La lâcheté. La soumission à la meute. France 3 s’incline devant la tyrannie de l’émotion dénoncée dans Causeur par une théorie de grands intellectuels. Le pire, c’est qu’elle se couche avant que quiconque ait aboyé. Ses dirigeants ont une trouille bleue d’une offensive numérique ou physique, méthodes rodées par les vestales vengeresses du néo-féminisme qui perturbent toute cérémonie honorant Polanski ou Woody Allen. Donc ils annulent Berry à titre préventif. Courage, fuyons. 

Voir Richard Berry peut en déranger certains osera-t-on me dire ?

Primo.
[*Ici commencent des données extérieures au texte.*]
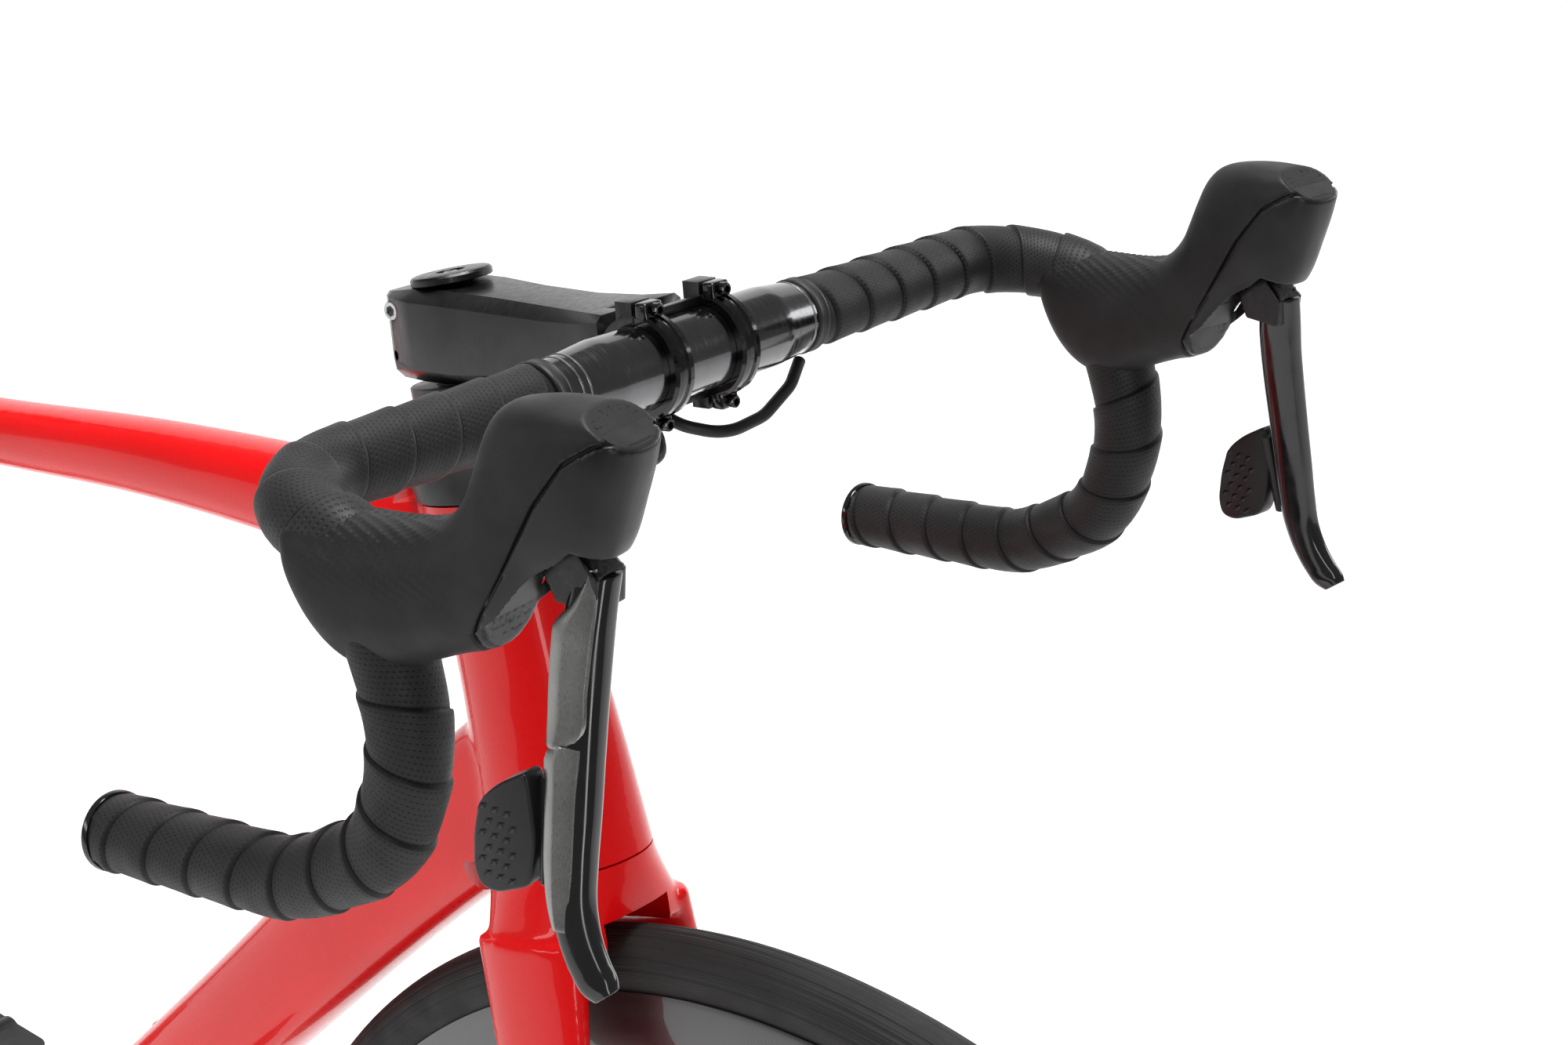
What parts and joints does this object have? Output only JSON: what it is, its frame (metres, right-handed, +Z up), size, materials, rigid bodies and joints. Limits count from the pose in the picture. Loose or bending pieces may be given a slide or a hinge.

Aimeriez-vous que tout ce qui vous dérange disparaisse de votre vue ? 

Deuxio. Je me fous de la biographie des artistes. Va-t-on interdire de lire Céline, Montherlant, Gide ? Freud et Marx n’étaient pas irréprochables avec les dames. Pour le cinéma, ce serait un massacre : la plupart des stars sont plus connues pour leurs frasques et excès que pour leur féminisme affiché. Nous voyons naître un nouveau maccarthysme qui prétend juger la pureté morale des œuvres et des individus. Je suis inquiète car cela ne s’arrêtera pas. 

S’il faut bien que les victimes obtiennent justice, ce n’est pas comme cela.

On n’obtient pas justice en déballant sur la place publique de sombres affaires familiales sur lesquelles nous n’avons pas la moindre idée et ne voulons pas en avoir. La justice suppose des règles. La première, c’est la présomption d’innocence. C’est le socle, la base, la table de la loi. Sans elle, il n’y a pas de justice. Richard Berry est présumé innocent, point barre. Non seulement le tribunal médiatique encourage la délation comme un acte de courage, mais il condamne sans preuve et sans procès. France 3 traite l’acteur en coupable. Ce n’est pas une petite affaire. La façon dont on juge distingue la civilisation de la barbarie. Il y a des jours où on enrage de payer sa redevance.